■ Data
[BEGIN]
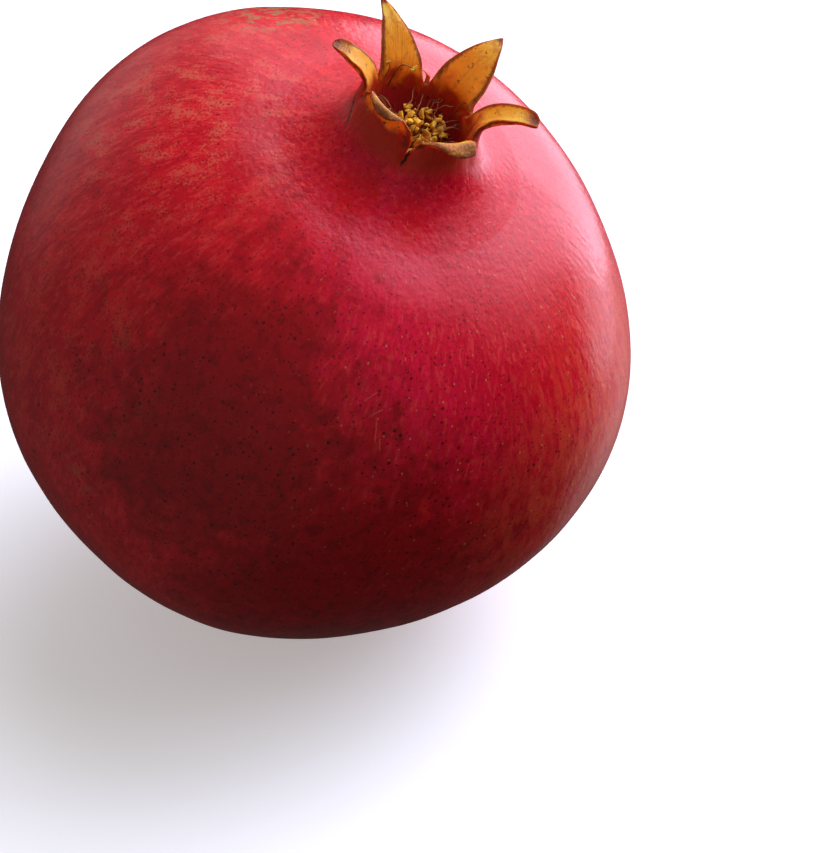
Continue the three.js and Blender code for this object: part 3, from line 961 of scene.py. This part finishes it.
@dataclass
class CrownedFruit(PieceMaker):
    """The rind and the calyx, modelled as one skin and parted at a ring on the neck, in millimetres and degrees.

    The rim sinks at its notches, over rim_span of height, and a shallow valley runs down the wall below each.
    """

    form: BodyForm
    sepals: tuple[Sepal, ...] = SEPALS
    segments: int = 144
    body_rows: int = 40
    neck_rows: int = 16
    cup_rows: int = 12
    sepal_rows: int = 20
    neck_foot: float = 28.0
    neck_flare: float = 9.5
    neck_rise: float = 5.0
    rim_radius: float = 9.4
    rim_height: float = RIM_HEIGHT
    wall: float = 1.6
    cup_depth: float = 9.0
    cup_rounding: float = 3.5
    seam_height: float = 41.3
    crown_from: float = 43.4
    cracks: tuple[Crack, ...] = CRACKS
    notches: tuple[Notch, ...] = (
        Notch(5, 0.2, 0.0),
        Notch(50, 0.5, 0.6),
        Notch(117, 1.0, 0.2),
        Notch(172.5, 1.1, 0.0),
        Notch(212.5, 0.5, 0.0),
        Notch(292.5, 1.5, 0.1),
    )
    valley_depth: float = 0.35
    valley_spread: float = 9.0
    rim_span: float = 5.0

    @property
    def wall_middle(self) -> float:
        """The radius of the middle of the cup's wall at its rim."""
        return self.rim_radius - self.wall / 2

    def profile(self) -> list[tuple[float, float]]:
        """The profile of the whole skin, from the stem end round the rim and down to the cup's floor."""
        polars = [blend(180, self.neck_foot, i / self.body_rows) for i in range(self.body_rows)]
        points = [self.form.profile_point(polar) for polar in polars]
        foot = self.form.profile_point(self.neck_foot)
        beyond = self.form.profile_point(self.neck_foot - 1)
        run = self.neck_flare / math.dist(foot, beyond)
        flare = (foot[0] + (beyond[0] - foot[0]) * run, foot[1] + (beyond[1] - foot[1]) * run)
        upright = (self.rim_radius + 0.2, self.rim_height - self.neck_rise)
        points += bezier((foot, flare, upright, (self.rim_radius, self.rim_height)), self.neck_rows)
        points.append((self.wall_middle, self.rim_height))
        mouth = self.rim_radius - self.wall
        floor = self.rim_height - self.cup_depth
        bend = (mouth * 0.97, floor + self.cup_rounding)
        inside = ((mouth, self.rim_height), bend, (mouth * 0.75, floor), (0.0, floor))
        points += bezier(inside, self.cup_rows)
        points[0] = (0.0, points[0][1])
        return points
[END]
Print only the lines from the top of the data above down to the line holding "millimetres and degrees.", inclusive.

■ Correct result
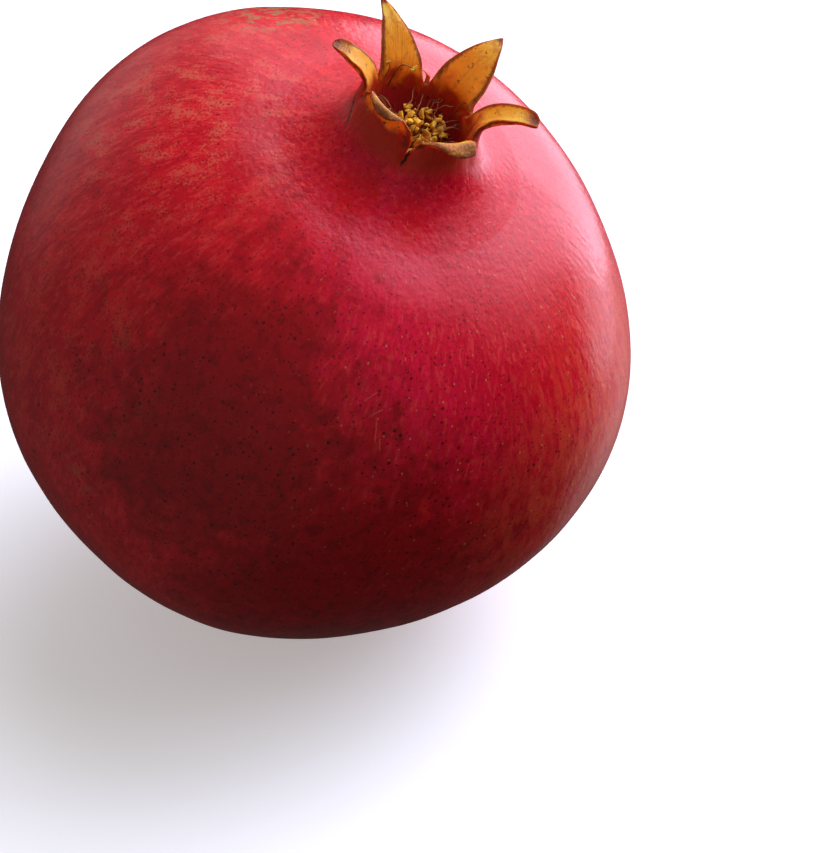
Continue the three.js and Blender code for this object: part 3, from line 961 of scene.py. This part finishes it.
@dataclass
class CrownedFruit(PieceMaker):
    """The rind and the calyx, modelled as one skin and parted at a ring on the neck, in millimetres and degrees.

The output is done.